And since OSX, things have just been smoother than smooth.
@Andrew,
The SL installer is different than previous Mac installers in that it always does an archive and install by default. We are in the process of moving our entire company (about 100, mostly laptops) to SL. I’ve done 26 “in place” upgrades from 10.4 and 10.5 to 10.6 this week with NO issues. I can’t imagine the man hours this would take in an XP/Vista to Windows 7 environment.
It goes beyond the lack of an in-place upgrade for XP. The tens of thousands of users that downloaded either the Windows 7 trial or release candidates, ostensibly the same exact OS, have to do a clean install. You can’t simply enter a valid Windows 7 license key and download whatever system components have changed via Windows Update. At best, you can do a custom installation and archive your old system, but it’s up to you to reinstall your applications and get your system up and running again.
Dumb. Dumb. Dumb.
Sorry guys, but in my opinion (and its just that, an opinion) ANY in-place upgrade is dumb. Clean install is always the safe bet. Lean, fast and stable, with no leftover droppings from a previous OS.

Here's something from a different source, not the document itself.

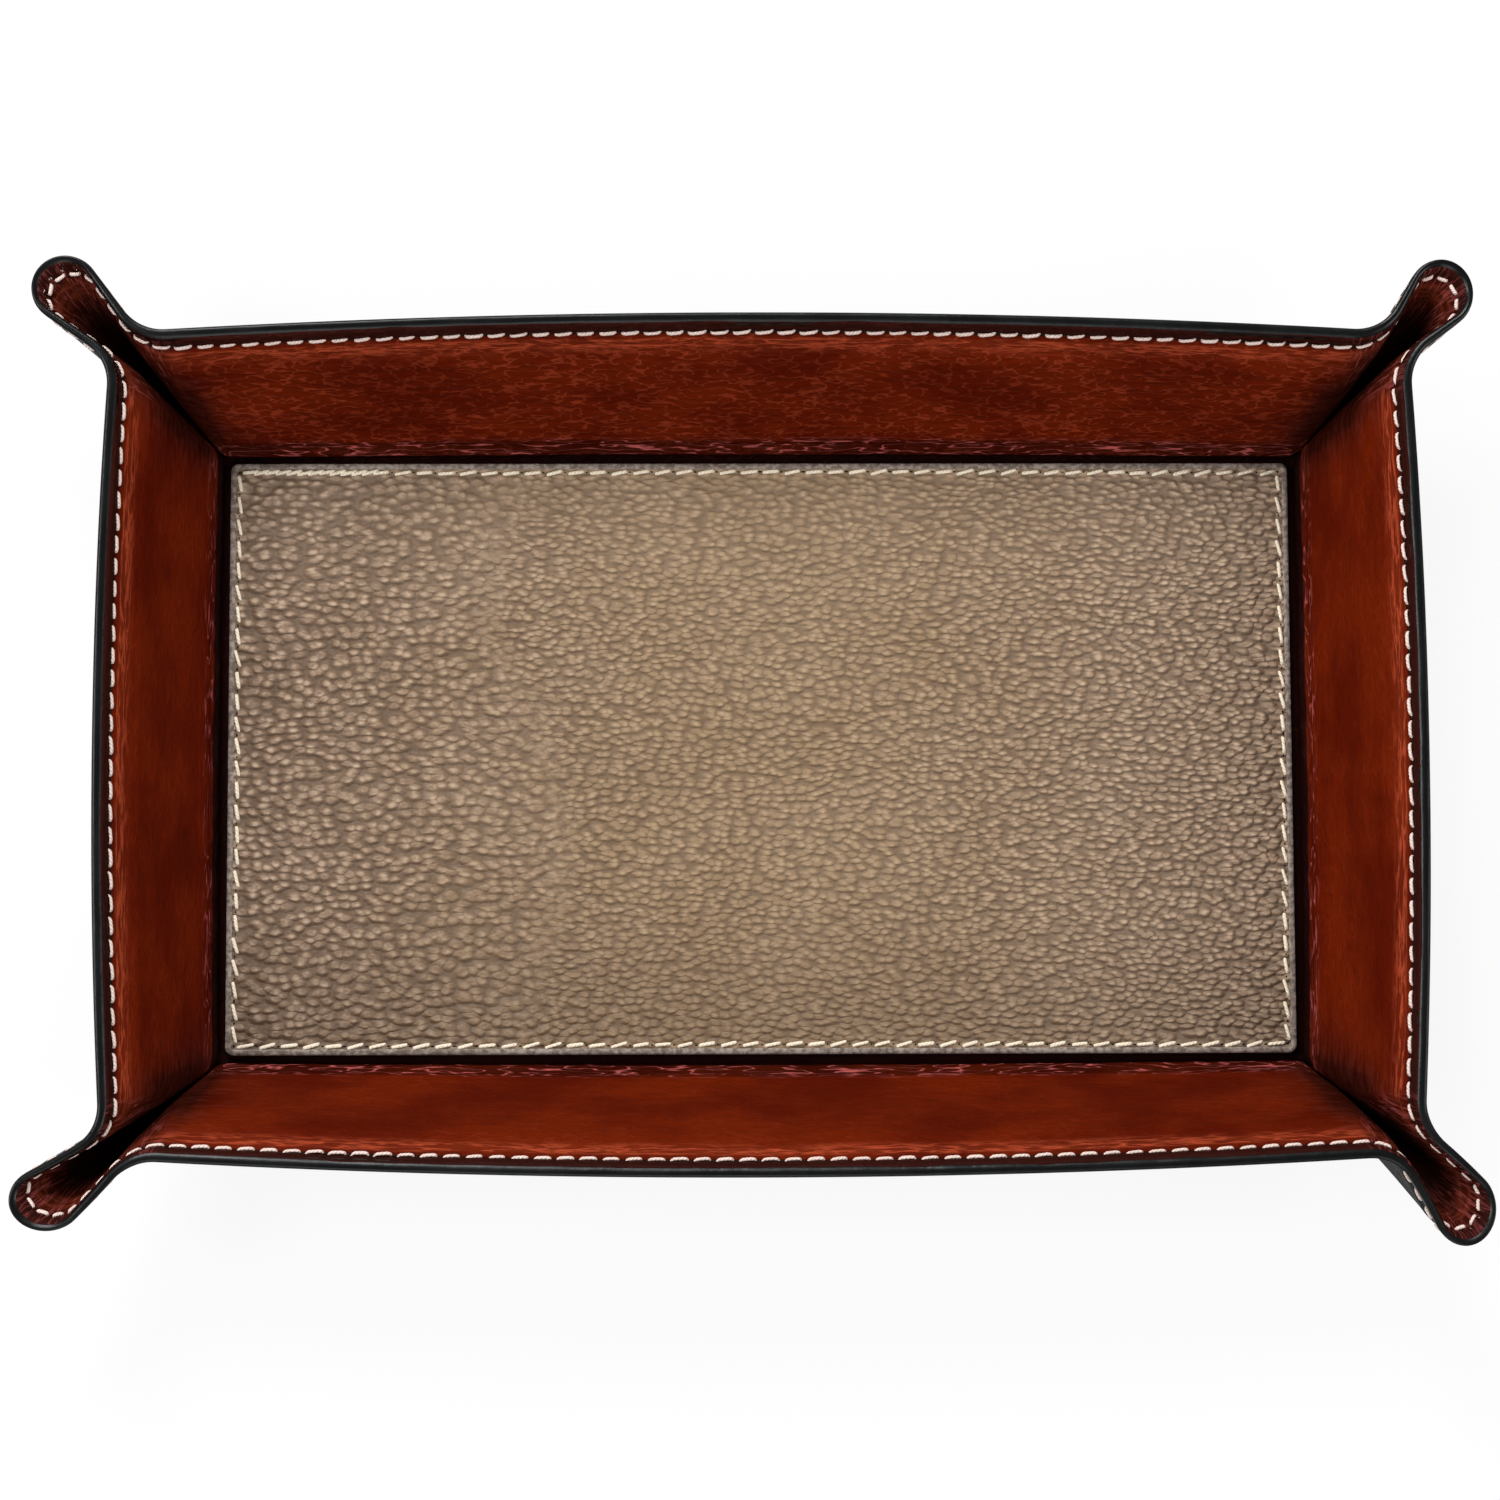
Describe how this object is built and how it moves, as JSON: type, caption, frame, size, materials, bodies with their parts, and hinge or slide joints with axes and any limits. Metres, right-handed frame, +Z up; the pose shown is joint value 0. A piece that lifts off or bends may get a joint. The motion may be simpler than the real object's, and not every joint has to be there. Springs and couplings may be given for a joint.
{
  "type": "valet tray",
  "caption": "Leather valet tray with sloping boarded walls, pinched corner ears and a loose stitched pad on its floor.",
  "frame": {"origin": "middle of the underside, on the surface that the tray stands on", "axes": "+Z up, +X along the long side, -Y towards the viewer"},
  "size_m": [0.286, 0.191, 0.037],
  "materials": {
    "shell_leather": "black grained leather",
    "lining_leather": "rust red pebbled leather",
    "edge_paint": "black satin edge paint",
    "rim_thread": "waxed cream thread",
    "tack_thread": "waxed black thread",
    "board": "grey brown pressed board",
    "pad_leather": "taupe pebbled leather",
    "pad_backing_leather": "taupe suede",
    "pad_edge_paint": "dark taupe edge paint",
    "pad_thread": "waxed cream thread"
  },
  "bodies": {
    "tray": {"outer_shell": "shell_leather", "lining": "lining_leather", "rim_edge_paint": "edge_paint", "rim_stitches": "rim_thread", "floor_board": "board", "wall_board_back": "board", "wall_board_front": "board", "wall_board_right": "board", "wall_board_left": "board", "ear_tack_back_right": "tack_thread", "ear_tack_back_left": "tack_thread", "ear_tack_front_left": "tack_thread", "ear_tack_front_right": "tack_thread"},
    "pad": {"pad_backing": "pad_backing_leather", "pad_core": "board", "pad_leather": "pad_leather", "pad_edge_paint": "pad_edge_paint", "pad_stitches": "pad_thread"}
  },
  "joints": [
    {"name": "pad_lift", "type": "slide", "parent": "tray", "child": "pad", "axis": [0, 0, 1], "range_m": [0, 0.06]}
  ]
}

Again though, Vista to 7 is a valid comparison to Leopard to Snow Leopard, but XP dates back to the Puma days, and I have serious doubts that even a Tiger or Panther upgrade from Puma, let alone Leopard would be far more trouble than its worth. Come on, fair is fair, upgrading to a 2009 OS from a 2006 OS is very different than from a 2001 OS.
@Andrew, Actually the comparison is not really valid.
Obviously, Snow Leopard is only for Intel-based Macs, which can only run Tiger or Leopard as the previous operating system. With the PC, today’s hardware can use XP. Microsoft’s problem is that many XP users avoided Vista, but the upgrade from XP to 7 is messy. Microsoft surely has enough resources at its disposal to develop a tool that would automate the process, even if they can’t figure out how to build a proper in place installer. They chose not to do so, or maybe they don’t know how.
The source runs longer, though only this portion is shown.